-- begin Data shown --

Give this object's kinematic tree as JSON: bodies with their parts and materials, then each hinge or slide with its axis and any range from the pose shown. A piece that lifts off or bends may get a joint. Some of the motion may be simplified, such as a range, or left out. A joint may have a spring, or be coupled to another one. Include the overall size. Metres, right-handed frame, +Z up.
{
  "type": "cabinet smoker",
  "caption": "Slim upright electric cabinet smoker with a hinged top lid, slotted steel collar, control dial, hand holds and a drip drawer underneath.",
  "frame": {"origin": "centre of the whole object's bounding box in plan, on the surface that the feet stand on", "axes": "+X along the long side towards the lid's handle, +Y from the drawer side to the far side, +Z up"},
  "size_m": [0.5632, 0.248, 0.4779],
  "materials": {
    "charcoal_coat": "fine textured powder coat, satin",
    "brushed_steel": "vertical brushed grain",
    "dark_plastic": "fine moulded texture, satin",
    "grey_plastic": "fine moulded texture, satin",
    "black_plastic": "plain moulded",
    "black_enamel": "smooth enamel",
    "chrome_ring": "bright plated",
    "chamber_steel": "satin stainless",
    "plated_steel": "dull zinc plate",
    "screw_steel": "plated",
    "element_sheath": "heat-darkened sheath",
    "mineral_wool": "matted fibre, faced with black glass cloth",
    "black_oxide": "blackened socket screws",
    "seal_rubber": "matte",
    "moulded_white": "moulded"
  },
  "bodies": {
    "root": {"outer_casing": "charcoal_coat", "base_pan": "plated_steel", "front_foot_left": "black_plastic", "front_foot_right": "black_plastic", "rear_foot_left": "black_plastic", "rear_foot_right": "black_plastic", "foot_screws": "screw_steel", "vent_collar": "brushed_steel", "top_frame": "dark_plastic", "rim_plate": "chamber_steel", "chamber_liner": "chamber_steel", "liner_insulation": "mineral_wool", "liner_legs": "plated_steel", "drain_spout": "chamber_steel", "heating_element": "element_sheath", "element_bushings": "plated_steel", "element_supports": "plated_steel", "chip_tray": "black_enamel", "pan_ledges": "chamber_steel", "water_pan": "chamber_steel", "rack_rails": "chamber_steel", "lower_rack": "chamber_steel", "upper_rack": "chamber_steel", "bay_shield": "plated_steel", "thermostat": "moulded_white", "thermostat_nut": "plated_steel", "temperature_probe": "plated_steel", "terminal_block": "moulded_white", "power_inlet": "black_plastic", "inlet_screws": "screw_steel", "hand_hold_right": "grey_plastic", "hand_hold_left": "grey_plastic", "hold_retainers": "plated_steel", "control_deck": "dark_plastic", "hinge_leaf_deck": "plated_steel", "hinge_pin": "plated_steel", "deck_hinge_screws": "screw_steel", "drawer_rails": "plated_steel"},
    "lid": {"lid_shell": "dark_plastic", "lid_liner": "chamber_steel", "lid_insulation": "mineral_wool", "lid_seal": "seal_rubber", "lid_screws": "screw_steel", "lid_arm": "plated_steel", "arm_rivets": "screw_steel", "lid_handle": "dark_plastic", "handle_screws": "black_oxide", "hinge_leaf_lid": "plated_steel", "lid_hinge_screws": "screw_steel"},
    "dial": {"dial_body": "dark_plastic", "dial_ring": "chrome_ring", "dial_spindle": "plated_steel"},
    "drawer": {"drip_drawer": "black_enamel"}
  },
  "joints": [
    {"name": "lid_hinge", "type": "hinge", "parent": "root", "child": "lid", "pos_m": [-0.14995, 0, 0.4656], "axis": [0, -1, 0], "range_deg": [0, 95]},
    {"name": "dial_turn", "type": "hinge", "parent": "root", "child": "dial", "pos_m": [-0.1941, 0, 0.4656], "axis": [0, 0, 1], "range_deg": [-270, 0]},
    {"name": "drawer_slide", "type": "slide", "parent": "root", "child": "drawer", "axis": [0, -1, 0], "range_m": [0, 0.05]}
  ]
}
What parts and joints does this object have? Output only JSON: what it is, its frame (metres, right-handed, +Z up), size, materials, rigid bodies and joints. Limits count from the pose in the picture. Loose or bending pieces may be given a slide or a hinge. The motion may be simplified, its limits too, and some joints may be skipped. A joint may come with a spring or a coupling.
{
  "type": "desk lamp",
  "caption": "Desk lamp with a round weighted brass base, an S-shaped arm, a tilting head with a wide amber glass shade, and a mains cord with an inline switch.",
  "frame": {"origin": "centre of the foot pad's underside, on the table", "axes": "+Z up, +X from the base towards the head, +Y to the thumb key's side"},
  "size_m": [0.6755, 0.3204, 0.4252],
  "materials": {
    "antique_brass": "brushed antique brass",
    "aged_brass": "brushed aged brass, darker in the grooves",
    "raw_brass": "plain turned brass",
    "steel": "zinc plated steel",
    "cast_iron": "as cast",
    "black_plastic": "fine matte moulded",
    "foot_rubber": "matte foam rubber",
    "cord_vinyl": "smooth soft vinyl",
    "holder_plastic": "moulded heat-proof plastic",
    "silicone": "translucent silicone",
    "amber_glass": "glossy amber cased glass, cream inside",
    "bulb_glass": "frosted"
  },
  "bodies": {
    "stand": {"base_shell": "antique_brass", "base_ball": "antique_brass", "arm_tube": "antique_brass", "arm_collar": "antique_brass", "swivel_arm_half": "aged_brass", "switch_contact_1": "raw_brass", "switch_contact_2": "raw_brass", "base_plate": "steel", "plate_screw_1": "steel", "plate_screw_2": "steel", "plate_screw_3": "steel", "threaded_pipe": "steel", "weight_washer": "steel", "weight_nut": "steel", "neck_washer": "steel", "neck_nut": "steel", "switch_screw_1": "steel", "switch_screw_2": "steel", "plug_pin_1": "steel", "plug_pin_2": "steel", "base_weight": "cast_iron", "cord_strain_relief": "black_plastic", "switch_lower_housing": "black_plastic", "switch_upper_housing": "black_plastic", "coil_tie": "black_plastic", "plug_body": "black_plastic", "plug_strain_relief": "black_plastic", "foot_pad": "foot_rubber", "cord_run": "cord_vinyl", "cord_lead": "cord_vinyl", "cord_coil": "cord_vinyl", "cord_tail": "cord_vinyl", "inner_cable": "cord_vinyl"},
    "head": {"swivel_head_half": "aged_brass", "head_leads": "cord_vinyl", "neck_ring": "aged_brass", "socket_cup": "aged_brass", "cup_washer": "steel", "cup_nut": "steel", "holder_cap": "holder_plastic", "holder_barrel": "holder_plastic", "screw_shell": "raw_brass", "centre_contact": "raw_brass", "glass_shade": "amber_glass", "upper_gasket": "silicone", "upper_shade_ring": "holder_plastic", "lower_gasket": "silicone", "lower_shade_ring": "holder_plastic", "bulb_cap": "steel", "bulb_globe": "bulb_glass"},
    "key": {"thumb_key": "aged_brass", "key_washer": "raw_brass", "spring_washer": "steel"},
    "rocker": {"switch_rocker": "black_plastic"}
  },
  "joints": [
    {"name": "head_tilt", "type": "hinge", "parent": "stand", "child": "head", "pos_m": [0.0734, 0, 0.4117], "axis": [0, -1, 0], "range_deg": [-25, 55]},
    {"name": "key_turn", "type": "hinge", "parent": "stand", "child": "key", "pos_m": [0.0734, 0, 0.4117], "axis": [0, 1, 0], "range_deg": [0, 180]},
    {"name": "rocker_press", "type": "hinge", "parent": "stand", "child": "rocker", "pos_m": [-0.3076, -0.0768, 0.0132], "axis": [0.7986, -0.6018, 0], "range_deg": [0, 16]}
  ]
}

-- end Data shown --

■ Objective
All of the data shown above must be copied exactly.

■ Response to this task
Give this object's kinematic tree as JSON: bodies with their parts and materials, then each hinge or slide with its axis and any range from the pose shown. A piece that lifts off or bends may get a joint. Some of the motion may be simplified, such as a range, or left out. A joint may have a spring, or be coupled to another one. Include the overall size. Metres, right-handed frame, +Z up.
{
  "type": "cabinet smoker",
  "caption": "Slim upright electric cabinet smoker with a hinged top lid, slotted steel collar, control dial, hand holds and a drip drawer underneath.",
  "frame": {"origin": "centre of the whole object's bounding box in plan, on the surface that the feet stand on", "axes": "+X along the long side towards the lid's handle, +Y from the drawer side to the far side, +Z up"},
  "size_m": [0.5632, 0.248, 0.4779],
  "materials": {
    "charcoal_coat": "fine textured powder coat, satin",
    "brushed_steel": "vertical brushed grain",
    "dark_plastic": "fine moulded texture, satin",
    "grey_plastic": "fine moulded texture, satin",
    "black_plastic": "plain moulded",
    "black_enamel": "smooth enamel",
    "chrome_ring": "bright plated",
    "chamber_steel": "satin stainless",
    "plated_steel": "dull zinc plate",
    "screw_steel": "plated",
    "element_sheath": "heat-darkened sheath",
    "mineral_wool": "matted fibre, faced with black glass cloth",
    "black_oxide": "blackened socket screws",
    "seal_rubber": "matte",
    "moulded_white": "moulded"
  },
  "bodies": {
    "root": {"outer_casing": "charcoal_coat", "base_pan": "plated_steel", "front_foot_left": "black_plastic", "front_foot_right": "black_plastic", "rear_foot_left": "black_plastic", "rear_foot_right": "black_plastic", "foot_screws": "screw_steel", "vent_collar": "brushed_steel", "top_frame": "dark_plastic", "rim_plate": "chamber_steel", "chamber_liner": "chamber_steel", "liner_insulation": "mineral_wool", "liner_legs": "plated_steel", "drain_spout": "chamber_steel", "heating_element": "element_sheath", "element_bushings": "plated_steel", "element_supports": "plated_steel", "chip_tray": "black_enamel", "pan_ledges": "chamber_steel", "water_pan": "chamber_steel", "rack_rails": "chamber_steel", "lower_rack": "chamber_steel", "upper_rack": "chamber_steel", "bay_shield": "plated_steel", "thermostat": "moulded_white", "thermostat_nut": "plated_steel", "temperature_probe": "plated_steel", "terminal_block": "moulded_white", "power_inlet": "black_plastic", "inlet_screws": "screw_steel", "hand_hold_right": "grey_plastic", "hand_hold_left": "grey_plastic", "hold_retainers": "plated_steel", "control_deck": "dark_plastic", "hinge_leaf_deck": "plated_steel", "hinge_pin": "plated_steel", "deck_hinge_screws": "screw_steel", "drawer_rails": "plated_steel"},
    "lid": {"lid_shell": "dark_plastic", "lid_liner": "chamber_steel", "lid_insulation": "mineral_wool", "lid_seal": "seal_rubber", "lid_screws": "screw_steel", "lid_arm": "plated_steel", "arm_rivets": "screw_steel", "lid_handle": "dark_plastic", "handle_screws": "black_oxide", "hinge_leaf_lid": "plated_steel", "lid_hinge_screws": "screw_steel"},
    "dial": {"dial_body": "dark_plastic", "dial_ring": "chrome_ring", "dial_spindle": "plated_steel"},
    "drawer": {"drip_drawer": "black_enamel"}
  },
  "joints": [
    {"name": "lid_hinge", "type": "hinge", "parent": "root", "child": "lid", "pos_m": [-0.14995, 0, 0.4656], "axis": [0, -1, 0], "range_deg": [0, 95]},
    {"name": "dial_turn", "type": "hinge", "parent": "root", "child": "dial", "pos_m": [-0.1941, 0, 0.4656], "axis": [0, 0, 1], "range_deg": [-270, 0]},
    {"name": "drawer_slide", "type": "slide", "parent": "root", "child": "drawer", "axis": [0, -1, 0], "range_m": [0, 0.05]}
  ]
}
What parts and joints does this object have? Output only JSON: what it is, its frame (metres, right-handed, +Z up), size, materials, rigid bodies and joints. Limits count from the pose in the picture. Loose or bending pieces may be given a slide or a hinge. The motion may be simplified, its limits too, and some joints may be skipped. A joint may come with a spring or a coupling.
{
  "type": "desk lamp",
  "caption": "Desk lamp with a round weighted brass base, an S-shaped arm, a tilting head with a wide amber glass shade, and a mains cord with an inline switch.",
  "frame": {"origin": "centre of the foot pad's underside, on the table", "axes": "+Z up, +X from the base towards the head, +Y to the thumb key's side"},
  "size_m": [0.6755, 0.3204, 0.4252],
  "materials": {
    "antique_brass": "brushed antique brass",
    "aged_brass": "brushed aged brass, darker in the grooves",
    "raw_brass": "plain turned brass",
    "steel": "zinc plated steel",
    "cast_iron": "as cast",
    "black_plastic": "fine matte moulded",
    "foot_rubber": "matte foam rubber",
    "cord_vinyl": "smooth soft vinyl",
    "holder_plastic": "moulded heat-proof plastic",
    "silicone": "translucent silicone",
    "amber_glass": "glossy amber cased glass, cream inside",
    "bulb_glass": "frosted"
  },
  "bodies": {
    "stand": {"base_shell": "antique_brass", "base_ball": "antique_brass", "arm_tube": "antique_brass", "arm_collar": "antique_brass", "swivel_arm_half": "aged_brass", "switch_contact_1": "raw_brass", "switch_contact_2": "raw_brass", "base_plate": "steel", "plate_screw_1": "steel", "plate_screw_2": "steel", "plate_screw_3": "steel", "threaded_pipe": "steel", "weight_washer": "steel", "weight_nut": "steel", "neck_washer": "steel", "neck_nut": "steel", "switch_screw_1": "steel", "switch_screw_2": "steel", "plug_pin_1": "steel", "plug_pin_2": "steel", "base_weight": "cast_iron", "cord_strain_relief": "black_plastic", "switch_lower_housing": "black_plastic", "switch_upper_housing": "black_plastic", "coil_tie": "black_plastic", "plug_body": "black_plastic", "plug_strain_relief": "black_plastic", "foot_pad": "foot_rubber", "cord_run": "cord_vinyl", "cord_lead": "cord_vinyl", "cord_coil": "cord_vinyl", "cord_tail": "cord_vinyl", "inner_cable": "cord_vinyl"},
    "head": {"swivel_head_half": "aged_brass", "head_leads": "cord_vinyl", "neck_ring": "aged_brass", "socket_cup": "aged_brass", "cup_washer": "steel", "cup_nut": "steel", "holder_cap": "holder_plastic", "holder_barrel": "holder_plastic", "screw_shell": "raw_brass", "centre_contact": "raw_brass", "glass_shade": "amber_glass", "upper_gasket": "silicone", "upper_shade_ring": "holder_plastic", "lower_gasket": "silicone", "lower_shade_ring": "holder_plastic", "bulb_cap": "steel", "bulb_globe": "bulb_glass"},
    "key": {"thumb_key": "aged_brass", "key_washer": "raw_brass", "spring_washer": "steel"},
    "rocker": {"switch_rocker": "black_plastic"}
  },
  "joints": [
    {"name": "head_tilt", "type": "hinge", "parent": "stand", "child": "head", "pos_m": [0.0734, 0, 0.4117], "axis": [0, -1, 0], "range_deg": [-25, 55]},
    {"name": "key_turn", "type": "hinge", "parent": "stand", "child": "key", "pos_m": [0.0734, 0, 0.4117], "axis": [0, 1, 0], "range_deg": [0, 180]},
    {"name": "rocker_press", "type": "hinge", "parent": "stand", "child": "rocker", "pos_m": [-0.3076, -0.0768, 0.0132], "axis": [0.7986, -0.6018, 0], "range_deg": [0, 16]}
  ]
}